Sunday, August 4, 2013

A Will and Testament for my life in Kolkata

As I hopped from stall to stall this morning on the hunt for my convenience-food breakfast, it finally occurred to me how this phase of my life is almost dead. I've lived and worked in this quiet, middle-class sector of Kolkata, India for the past two and a half months, and even though I knew I wouldn't be doing this forever, it didn't ever feel like it was coming close to an end. Today, however, was different.

It happened when a shopkeeper asked me if I wanted the big jar of jam or the small jar.

Of course, I automatically chose the small one, thinking that I'd never be able to finish off 500 grams of sickly-sweet sugar gel before I left. Then a voice in my head annoyingly chimed in by saying, "You don't have time to finish the small jar, either!" It was too early on a Sunday morning for that kind of wake-up call, and I might have been hoping for a more story-worthy moment, but I guess you don't get to choose when it will hit you.

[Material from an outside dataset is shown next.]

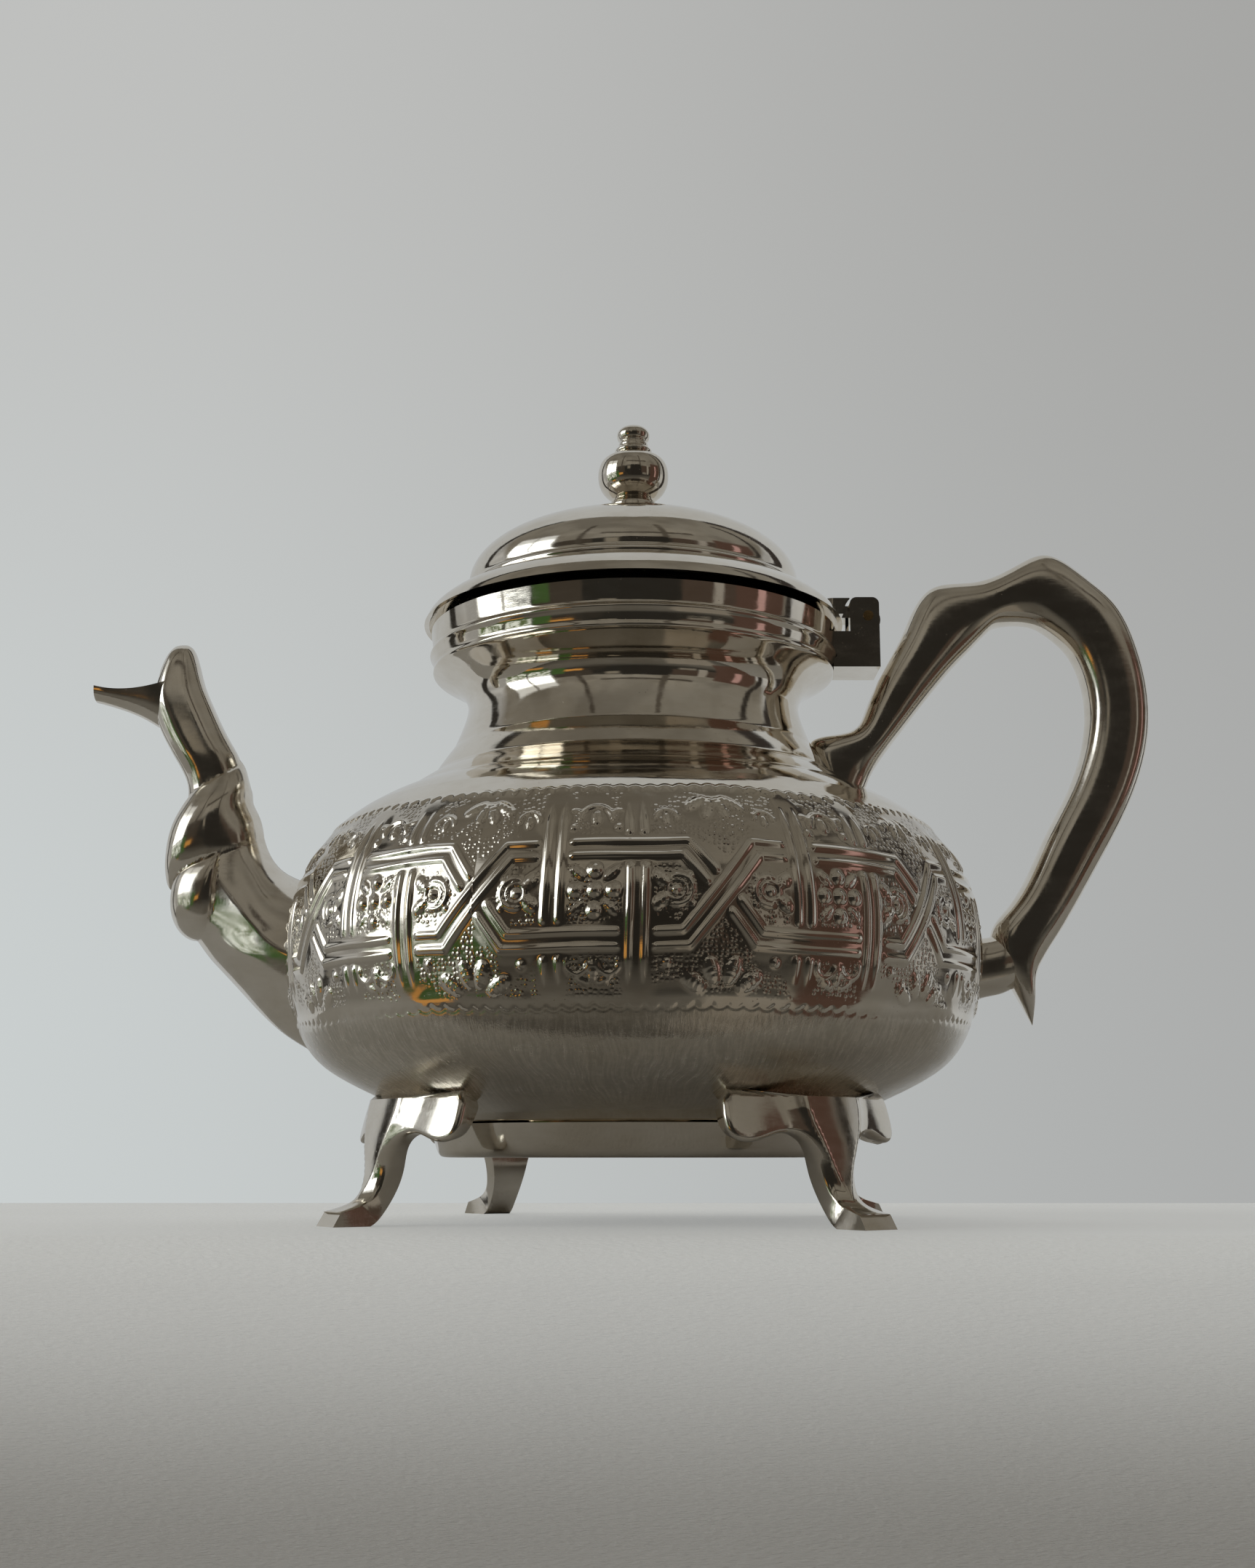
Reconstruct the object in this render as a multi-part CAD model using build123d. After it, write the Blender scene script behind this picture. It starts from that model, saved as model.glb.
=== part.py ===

And then I had a moment of anxiety about who I would leave this stupid jar of mix-fruit jam with when I moved out. Should I leave it at the office? Should I give it to my landlord? Would that be offensive? (Almost certainly). Should I just throw it out? After living in poverty-stricken India for three months, the thought of throwing out a perfectly good jar of life-giving sustenance turns my stomach (unless that was just all the sugary sustenance I just crammed into my mouth for breakfast). For five minutes I puzzled over the question, during which time this jam became, in my mind, a metaphor for the transitory nature of life itself.

And then I came home and had my coffee and got over it.

But the awareness that I really am about to make another large transition remains. I was hoping to avoid that realization until the moment that I stepped onto the first of a series of airplanes. By then, I'd be so fed up with the Kolkata airport that I'd be grateful to leave, grumbling about India's inefficiencies and shortcomings all the way to my seat. Then I wouldn't have to feel this sadness of having to leave behind my little perch in this strange and wonderful world. My supervisor told me once, when a staff member had to move out of Kolkata to take care of her sick father: "I don't believe in saying goodbye. It's always, 'until next time,' in this office." But now I'm sitting in my apartment, taking in all the little details, not in terms of what I should get around to cleaning but in terms of what I'll miss. I can't help but feel like I am quietly saying farewell.

So this is my goodbye blog post to Kolkata, which serves as my first (in-country) blog post for Global Scholars. Go figure. I still have two weeks left in India, so that's two weeks worth of memories, but now it's also time to look back on the ones I have and turn them into stories before they flutter away like so many cut kites.